What is asked => Please print all of the material below, word for word.

━━━━━━━━━━

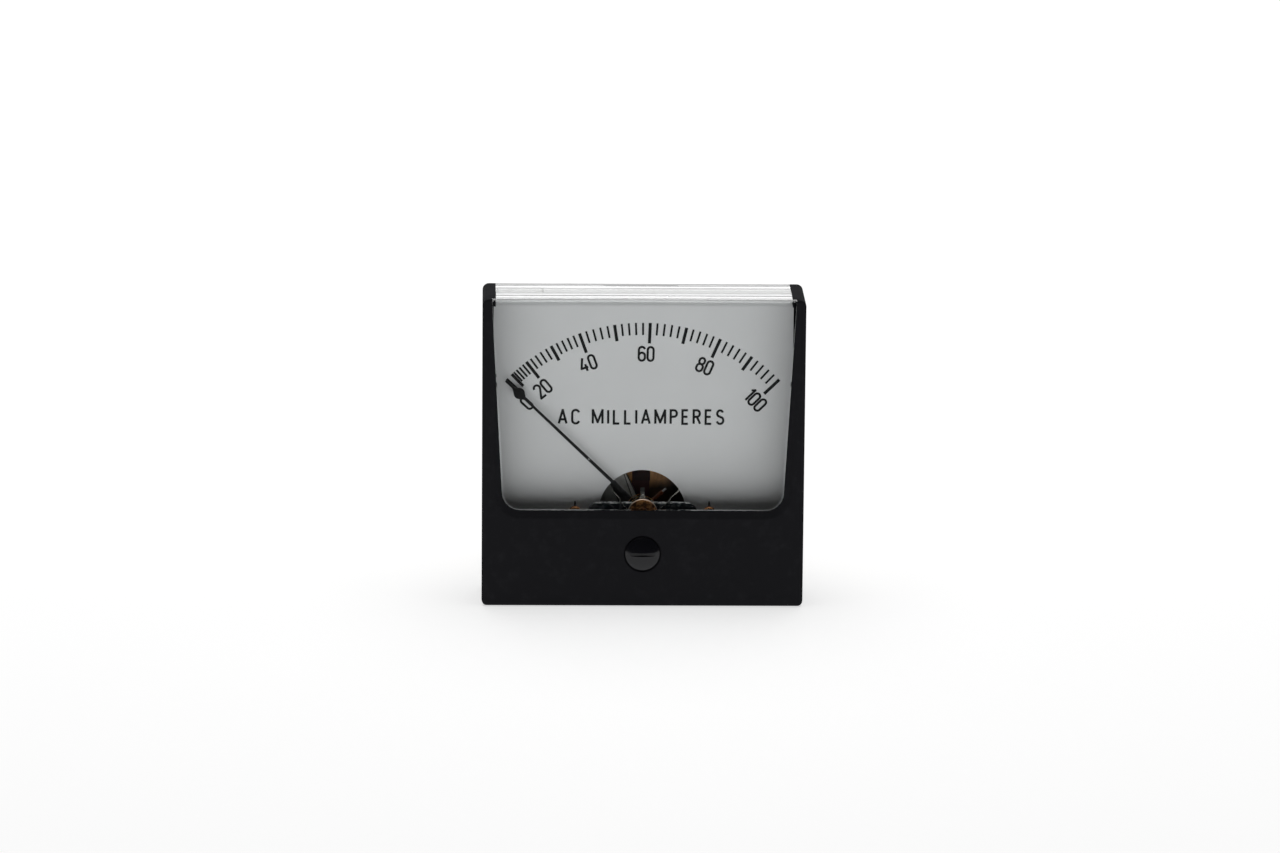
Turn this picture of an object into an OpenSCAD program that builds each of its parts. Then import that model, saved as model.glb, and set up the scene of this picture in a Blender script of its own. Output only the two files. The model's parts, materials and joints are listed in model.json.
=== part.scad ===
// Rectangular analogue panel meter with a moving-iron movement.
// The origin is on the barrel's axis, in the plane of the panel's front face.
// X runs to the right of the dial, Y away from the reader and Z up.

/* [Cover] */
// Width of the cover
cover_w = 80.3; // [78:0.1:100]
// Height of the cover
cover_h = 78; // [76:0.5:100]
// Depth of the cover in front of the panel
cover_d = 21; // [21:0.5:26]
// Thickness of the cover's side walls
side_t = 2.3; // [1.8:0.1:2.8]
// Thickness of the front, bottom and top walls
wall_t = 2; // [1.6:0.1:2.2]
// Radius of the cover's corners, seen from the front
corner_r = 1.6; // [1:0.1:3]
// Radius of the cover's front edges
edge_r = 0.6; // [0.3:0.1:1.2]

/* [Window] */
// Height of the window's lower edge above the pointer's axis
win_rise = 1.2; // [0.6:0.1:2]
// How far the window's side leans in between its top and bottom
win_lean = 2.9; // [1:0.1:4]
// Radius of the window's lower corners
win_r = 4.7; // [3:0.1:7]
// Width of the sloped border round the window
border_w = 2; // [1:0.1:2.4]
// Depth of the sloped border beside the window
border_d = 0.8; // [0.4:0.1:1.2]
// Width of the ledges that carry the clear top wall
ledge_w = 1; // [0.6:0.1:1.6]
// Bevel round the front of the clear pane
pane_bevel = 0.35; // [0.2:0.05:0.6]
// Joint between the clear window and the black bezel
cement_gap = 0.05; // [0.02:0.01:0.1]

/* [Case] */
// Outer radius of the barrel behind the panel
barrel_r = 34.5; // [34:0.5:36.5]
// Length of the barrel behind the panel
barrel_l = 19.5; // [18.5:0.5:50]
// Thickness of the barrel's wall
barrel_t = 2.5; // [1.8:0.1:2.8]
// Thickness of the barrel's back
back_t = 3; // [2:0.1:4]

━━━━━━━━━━

Solution for this exercise =>
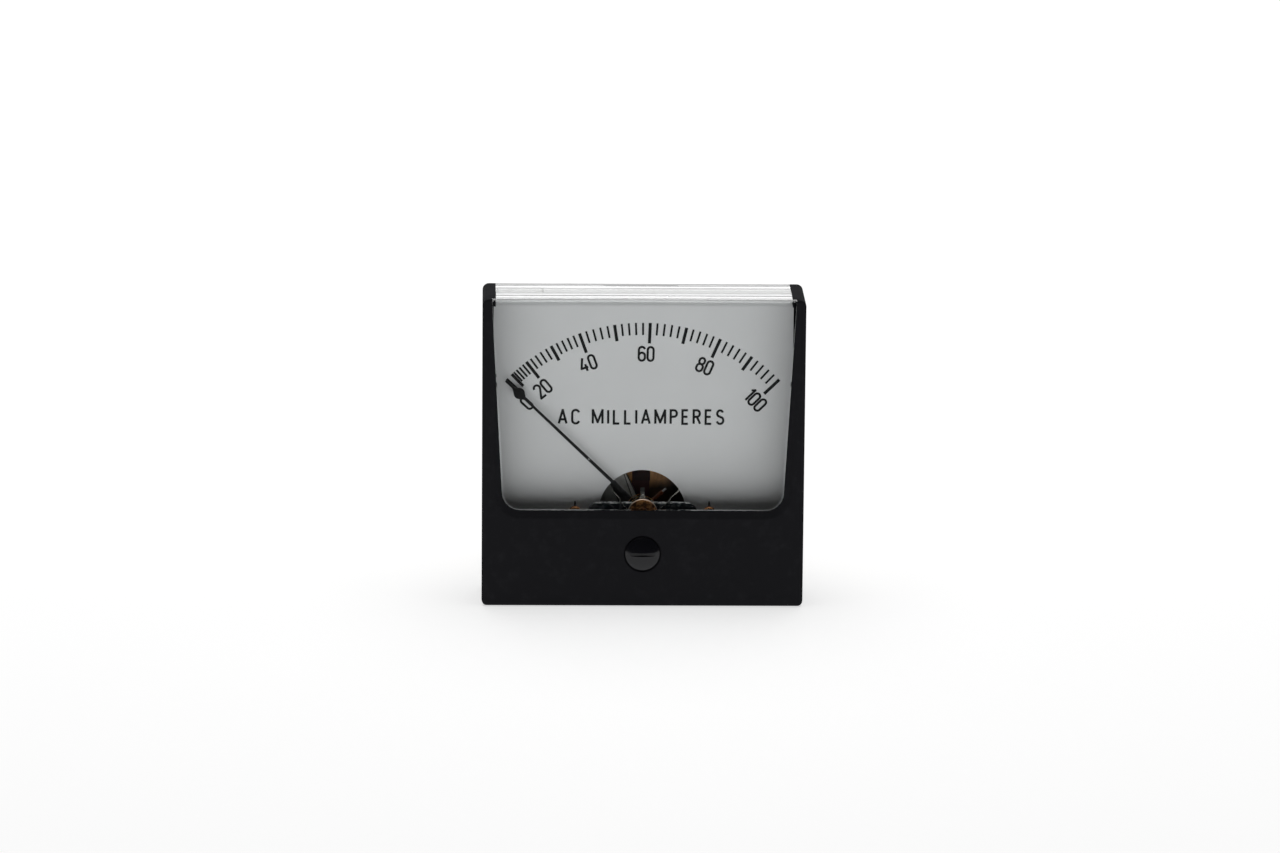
Turn this picture of an object into an OpenSCAD program that builds each of its parts. Then import that model, saved as model.glb, and set up the scene of this picture in a Blender script of its own. Output only the two files. The model's parts, materials and joints are listed in model.json.
=== part.scad ===
// Rectangular analogue panel meter with a moving-iron movement.
// The origin is on the barrel's axis, in the plane of the panel's front face.
// X runs to the right of the dial, Y away from the reader and Z up.

/* [Cover] */
// Width of the cover
cover_w = 80.3; // [78:0.1:100]
// Height of the cover
cover_h = 78; // [76:0.5:100]
// Depth of the cover in front of the panel
cover_d = 21; // [21:0.5:26]
// Thickness of the cover's side walls
side_t = 2.3; // [1.8:0.1:2.8]
// Thickness of the front, bottom and top walls
wall_t = 2; // [1.6:0.1:2.2]
// Radius of the cover's corners, seen from the front
corner_r = 1.6; // [1:0.1:3]
// Radius of the cover's front edges
edge_r = 0.6; // [0.3:0.1:1.2]

/* [Window] */
// Height of the window's lower edge above the pointer's axis
win_rise = 1.2; // [0.6:0.1:2]
// How far the window's side leans in between its top and bottom
win_lean = 2.9; // [1:0.1:4]
// Radius of the window's lower corners
win_r = 4.7; // [3:0.1:7]
// Width of the sloped border round the window
border_w = 2; // [1:0.1:2.4]
// Depth of the sloped border beside the window
border_d = 0.8; // [0.4:0.1:1.2]
// Width of the ledges that carry the clear top wall
ledge_w = 1; // [0.6:0.1:1.6]
// Bevel round the front of the clear pane
pane_bevel = 0.35; // [0.2:0.05:0.6]
// Joint between the clear window and the black bezel
cement_gap = 0.05; // [0.02:0.01:0.1]

/* [Case] */
// Outer radius of the barrel behind the panel
barrel_r = 34.5; // [34:0.5:36.5]
// Length of the barrel behind the panel
barrel_l = 19.5; // [18.5:0.5:50]
// Thickness of the barrel's wall
barrel_t = 2.5; // [1.8:0.1:2.8]
// Thickness of the barrel's back
back_t = 3; // [2:0.1:4]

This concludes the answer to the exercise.